I cannot help thinking about the movie A Beautiful Mind and the relentless search for that one piece that is missing. The solution, I think, is to take the lid off the subject of abuse, give the victims a voice, let them speak about its poisonous impact on them, - and then I believe we will have some new answers.
But they would be answers that would probably not be welcomed by the powers-that-be inside the Vatican. Until the focus shifts to really listen to victims, to what they know, to the Voice of the Angels who know a world, a darkness, a long night of the soul that can not possibly be known UNLESS you have lived there, I don't believe the equation will be solved regarding abuse in the Church, or anywhere else for that matter. When talking about homosexuality and sexual abuse, you cannot possibly know what is at the bottom of the barrel until you start listening to those who have been abused, and to their abusers. Perhaps the temptation will continue to "Not Hear These People" because - “they are weak, should have said no, invited it” or whatever else is irresponsibly and sadly asscribed to abuse victims..However, until they are brought up out of the basement society puts them in...there will, in my opinion, be no answers to the solution that will in even the most remote way, fill the holes in the soul...whether it be in priests or in lay people.

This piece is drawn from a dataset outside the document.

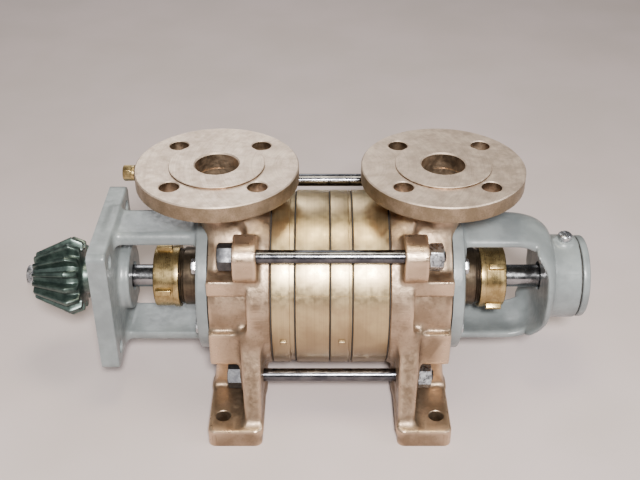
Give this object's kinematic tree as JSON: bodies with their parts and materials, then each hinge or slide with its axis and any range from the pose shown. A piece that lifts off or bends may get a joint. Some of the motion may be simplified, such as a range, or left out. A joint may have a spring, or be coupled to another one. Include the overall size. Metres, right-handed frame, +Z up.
{
  "type": "side-channel bilge pump",
  "caption": "Horizontal bronze side-channel bilge pump with top port flanges, cast feet, tie bolts, bearing lanterns and a bevel pinion drive.",
  "frame": {"origin": "centre of the part's box on the plane of the feet's undersides", "axes": "+X along the shaft from the drive end to the non-drive end, +Y away from the front, +Z up; the port flanges face +Z"},
  "size_m": [0.542, 0.24, 0.237],
  "materials": {
    "cast_bronze": "as-cast gunmetal bronze, brushed, brown in the hollows",
    "turned_bronze": "turned bronze with fine tool marks",
    "brass": "turned brass, lightly tarnished",
    "grey_paint": "grey enamel on cast iron, semi-gloss",
    "bright_steel": "ground or zinc-plated steel, bright",
    "black_steel": "dark oiled steel",
    "oiled_pinion_steel": "cut steel under dark green preserving oil",
    "black_rubber": "moulded nitrile rubber",
    "gasket_paper": "oiled jointing paper",
    "graphite_packing": "square braided packing"
  },
  "bodies": {
    "housing": {"bearing_end_cover": "grey_paint", "discharge_casing": "cast_bronze", "drive_bearing_cover": "black_steel", "drive_bearing_outer_ring": "bright_steel", "drive_bracket_bolt_lower_front": "bright_steel", "drive_bracket_bolt_lower_rear": "bright_steel", "drive_bracket_bolt_upper_front": "bright_steel", "drive_bracket_bolt_upper_rear": "bright_steel", "drive_end_bracket": "grey_paint", "drive_end_packing": "graphite_packing", "drive_end_seal": "black_rubber", "end_cover_gasket": "gasket_paper", "free_bearing_outer_ring": "bright_steel", "free_bracket_bolt_lower_front": "bright_steel", "free_bracket_bolt_lower_rear": "bright_steel", "free_bracket_bolt_upper_front": "bright_steel", "free_bracket_bolt_upper_rear": "bright_steel", "free_end_packing": "graphite_packing", "grease_screw": "bright_steel", "joint_gasket_1": "gasket_paper", "joint_gasket_2": "gasket_paper", "joint_gasket_3": "gasket_paper", "joint_gasket_4": "gasket_paper", "joint_gasket_5": "gasket_paper", "non_drive_end_bracket": "grey_paint", "priming_plug": "brass", "stage1_casing": "turned_bronze", "stage1_suction_disc": "turned_bronze", "stage2_casing": "turned_bronze", "stage2_suction_disc": "turned_bronze", "suction_casing": "cast_bronze", "tie_bolt_lower_front": "black_steel", "tie_bolt_lower_rear": "black_steel", "tie_bolt_upper_front": "black_steel", "tie_bolt_upper_rear": "black_steel", "tie_nut_lower_front": "bright_steel", "tie_nut_lower_rear": "bright_steel", "tie_nut_upper_front": "bright_steel", "tie_nut_upper_rear": "bright_steel"},
    "rotor": {"shaft": "bright_steel", "impeller_1": "cast_bronze", "impeller_2": "cast_bronze", "impeller_1_key": "bright_steel", "impeller_2_key": "bright_steel", "bevel_pinion": "oiled_pinion_steel", "pinion_key": "bright_steel", "pinion_washer": "bright_steel", "pinion_nut": "bright_steel", "pinion_spacer": "bright_steel", "bearing_retaining_ring": "bright_steel", "drive_bearing_inner_ring": "bright_steel", "free_bearing_inner_ring": "bright_steel"},
    "drive_cage": {"drive_bearing_cage": "bright_steel"},
    "free_cage": {"free_bearing_cage": "bright_steel"},
    "drive_follower": {"drive_gland_follower": "brass"},
    "drive_nut": {"drive_gland_nut": "brass"},
    "free_follower": {"free_gland_follower": "brass"},
    "free_nut": {"free_gland_nut": "brass"}
  },
  "joints": [
    {"name": "shaft_spin", "type": "hinge", "parent": "housing", "child": "rotor", "pos_m": [0, 0, 0.112], "axis": [1, 0, 0], "continuous": true},
    {"name": "drive_cage_spin", "type": "hinge", "parent": "housing", "child": "drive_cage", "pos_m": [0, 0, 0.112], "axis": [1, 0, 0], "continuous": true},
    {"name": "free_cage_spin", "type": "hinge", "parent": "housing", "child": "free_cage", "pos_m": [0, 0, 0.112], "axis": [1, 0, 0], "continuous": true},
    {"name": "drive_gland_travel", "type": "slide", "parent": "housing", "child": "drive_follower", "axis": [1, 0, 0], "range_m": [-0.00201, 0.00301]},
    {"name": "drive_gland_turn", "type": "hinge", "parent": "drive_follower", "child": "drive_nut", "pos_m": [0, 0, 0.112], "axis": [1, 0, 0], "range_deg": [-360, 540]},
    {"name": "free_gland_travel", "type": "slide", "parent": "housing", "child": "free_follower", "axis": [-1, 0, 0], "range_m": [-0.00201, 0.00301]},
    {"name": "free_gland_turn", "type": "hinge", "parent": "free_follower", "child": "free_nut", "pos_m": [0, 0, 0.112], "axis": [-1, 0, 0], "range_deg": [-360, 540]}
  ],
  "couplings": [
    {"joint": "drive_cage_spin", "follows": "shaft_spin", "ratio": 0.36778},
    {"joint": "free_cage_spin", "follows": "shaft_spin", "ratio": 0.36778},
    {"joint": "drive_gland_travel", "follows": "drive_gland_turn", "m_per_rad": 0.00031831},
    {"joint": "free_gland_travel", "follows": "free_gland_turn", "m_per_rad": 0.00031831}
  ]
}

Bottom Line, Priests who sexually abuse are Criminals...just like the rest of the population who sexually abuse A collar does not protect them from the ramifications of entering into this Evil breeding ground. Some are asking whether the priesthood embraces an uncontrollable number of homosexuals. Perhaps we should ask a different question: "Does the priesthood invite or nurture or protect an uncontrollable number of criminals?"
Then, in my view, we'd be having a discussion that would lead somewhere ...toward the topic of POWER AND CONTROL and how it is linked to those who are attracted to the priesthood.